I work as a helpdesk for medical software, so I "get" frustration with the public. On the rare occasion I, too, look down my nose at some folks (who have genuinely earned it), I have the decency and maturity to obscure it and try, at minimum, to be respectful and helpful rather than disrespect them. No clients will ever know how much I loathe them for whatever reasons they have given me. However, I have no need to masturbate my ego or belittle others in order to make myself appear "better" to myself because I actually like me. If I had to venture a guess based on your responses, I would be forced to assume that you are one who would laugh at a fat jogger trying to better themselves rather than cheer them on to achieve their goal. It's a really, super petty attitude and sad that you think you're being "cool" when you're not. You could stand to take a few lessons from decent folks like, well, everybody that has posted here excepting yourself and jimbit, who failed at being able to read more words than he has fingers and suffers the same affliction. I recognize that, no matter how much I read or where, there are people who grasp it far better and can explain things far more simply without all the fuckery of self congratulations. You seemingly are incapable of being among them. Now, moving on to answer your assertion.
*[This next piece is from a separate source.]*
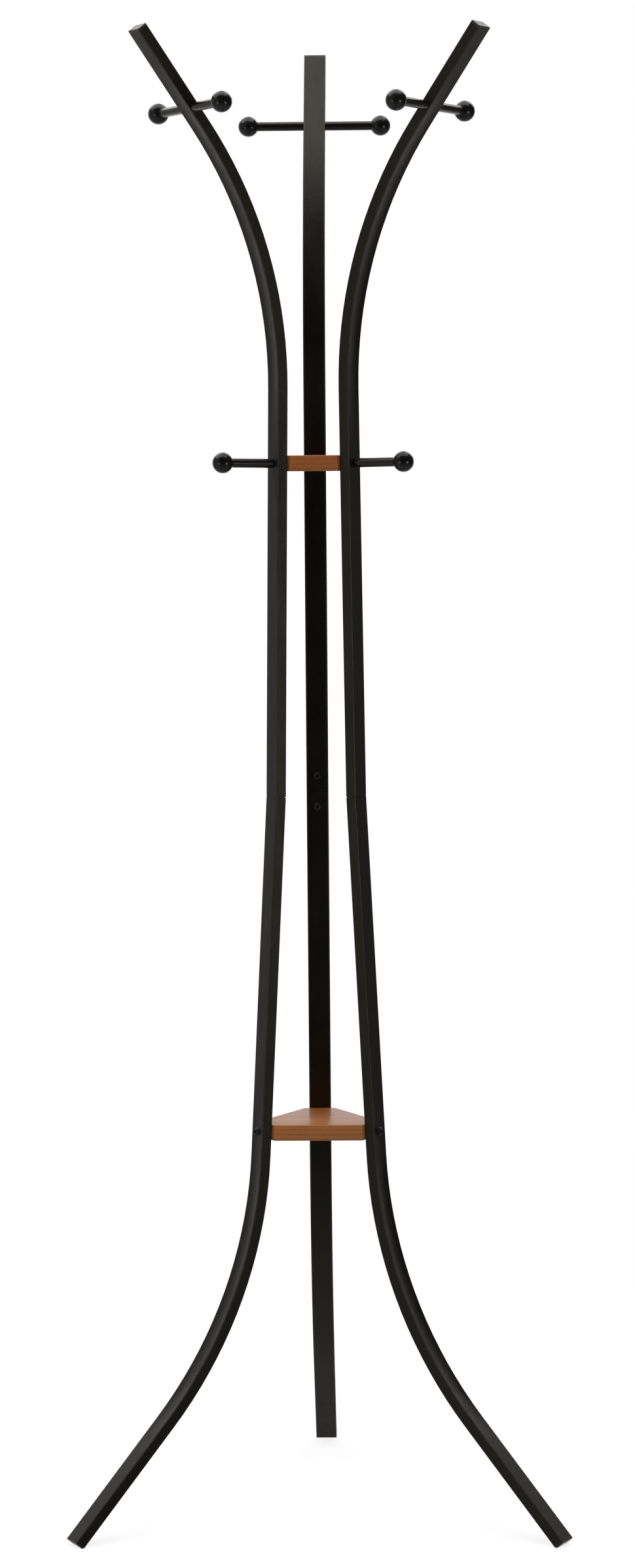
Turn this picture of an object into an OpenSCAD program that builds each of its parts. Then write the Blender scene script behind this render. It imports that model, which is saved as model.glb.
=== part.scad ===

Why my obsession with mining? Because aside from buying coin with fiat, I am not aware of any of any other way to "earn" the coin legitimately. One reply has been that I should offer something of value like a virtual service. Ok, what do I offer online? As I've said, I'm no programmer or mathematician, I have no skillset that is useful in the virtual world nor tradeable virtual goods, nor do I know anybody who possesses or is willing to pay coin for nothing in return. Likewise, I'm not so wealthy that I can afford to get paid for time/work in something so volatile that may or may not have future value because that doesn't feed my family RIGHT NOW. Maybe you make $50k+ a year or maybe you don't have mouths to feed and maybe you don't have to work 3 jobs just to survive, maybe you get more than 4 hours of sleep and have all the time in the world to sift through lengthy articles paid by the word with little substance. I don't have such luxury. If you do, congrats and hopefully I can get there too. Like a day laborer, mining is something I *CAN* do easily with little risk and little babysitting. Now, if you have something useful to add that is helpful in getting my understanding better and closer to where I want/need to be, can offer another way to get coin that works with my needs and schedule and DOES put food on my table RIGHT NOW, I'm all ears. But you can keep the condescending shit responses to yourself, thanks.